In this study, the limitations of existing ROUGE metrics are addressed by proposing
a novel variant called ROUGE-SS. Unlike traditional ROUGE metrics, ROUGE-SS extends
beyond exact word matching to consider synonyms and semantic similarity. Leveraging resources such as the WordNet online dictionary, ROUGE-SS identifies matches between source
text and summaries based on both exact word overlaps and semantic context. Experiments are
conducted to evaluate the performance of ROUGE-SS compared to other ROUGE variants,
particularly in assessing abstractive summarization models. The algorithm for the synonym
features (ROUGE-SS) is also proposed.
The experiments demonstrate the superior performance of ROUGE-SS in evaluating
abstractive text summarization models compared to existing ROUGE variants. ROUGE-SS
yields higher F1 scores and better overall performance, achieving a significant reduction in
training loss and impressive accuracy. The proposed ROUGE-SS evaluation technique is evaluated in different datasets like CNN/Daily Mail, DUC-2004, Gigawords, and Inshorts News
datasets. ROUGE-SS gives better results than other ROUGE variant metrics. The F1-score of
the proposed ROUGE-SS metric is improved by an average of 8.8%. These findings underscore the effectiveness of ROUGE-SS in capturing semantic similarity and providing a more
comprehensive evaluation metric for abstractive summarization.

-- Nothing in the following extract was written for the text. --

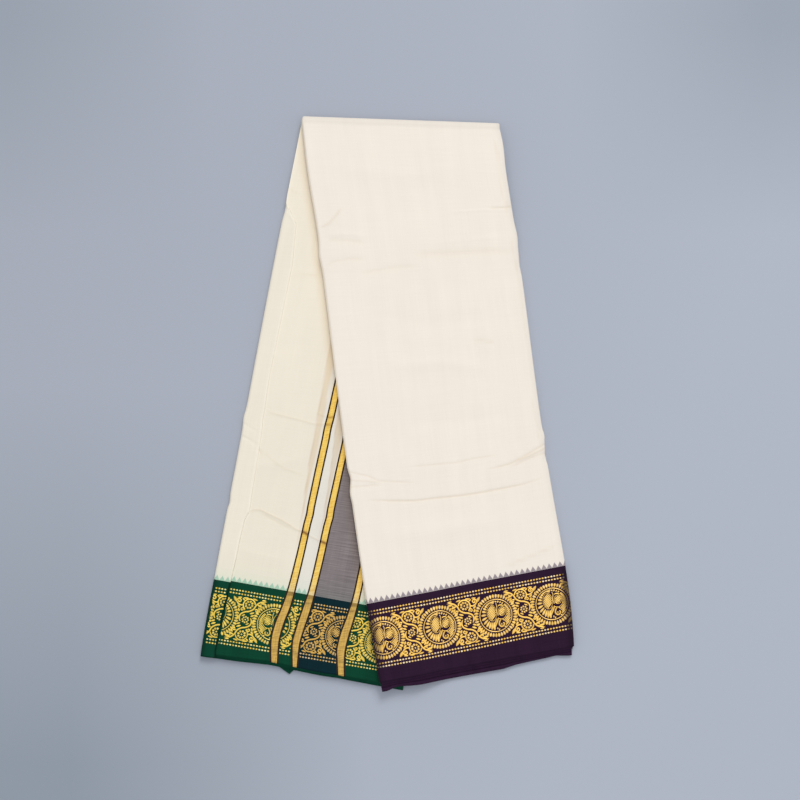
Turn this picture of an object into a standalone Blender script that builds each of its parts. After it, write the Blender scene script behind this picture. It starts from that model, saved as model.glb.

In conclusion, the introduction of ROUGE-SS represents a significant advancement in the field of abstractive text summarization evaluation. By extending beyond exact
word matching to incorporate synonyms and semantic context, ROUGE-SS offers researchers
a more effective tool for assessing summarization quality. This study highlights the importance
of considering semantic meaning in evaluation metrics and provides a promising direction for
future research on abstractive text summarization.